Locals are increasingly worried about the project and its negative environmental impact, and an expected influx of Chinese migrants in the immediate future. Neighboring Thailand shares these concerns.
The same goes for the Tigyit coal plant in southern Shan State, which is opposed by locals who fear its environmental impact. The 120-megawatt project was suspended in 2014 due to residents’ complaints about air pollution. But in 2015, then-President U Thein Sein granted a 22-year lease to another Chinese company, Wuxi Huagaung Electric Power Engineering, to upgrade and restart the facility.
Likewise, China’s projects in Myanmar have not received a warm welcome—rather they have been greeted with simmering protests and questions about the impacts on local communities and the environment.

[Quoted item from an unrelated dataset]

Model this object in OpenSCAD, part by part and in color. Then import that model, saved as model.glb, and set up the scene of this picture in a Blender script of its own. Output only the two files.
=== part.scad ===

It is healthy to see that locals are now asking China to be more transparent, responsible and ethical.
The protests continue, though some villagers are reluctant to participate. What more can be done to educate locals, instead of appeasing donors who want to see China-bashing protests?
China is a giant and powerful neighbor and Myanmar is right to worry about its economic and political influence. But Myanmar doesn’t have the luxury of turning away from China. We are where we are. Thus, the message to China, and to all, should be clear: Myanmar’s sovereignty must be respected.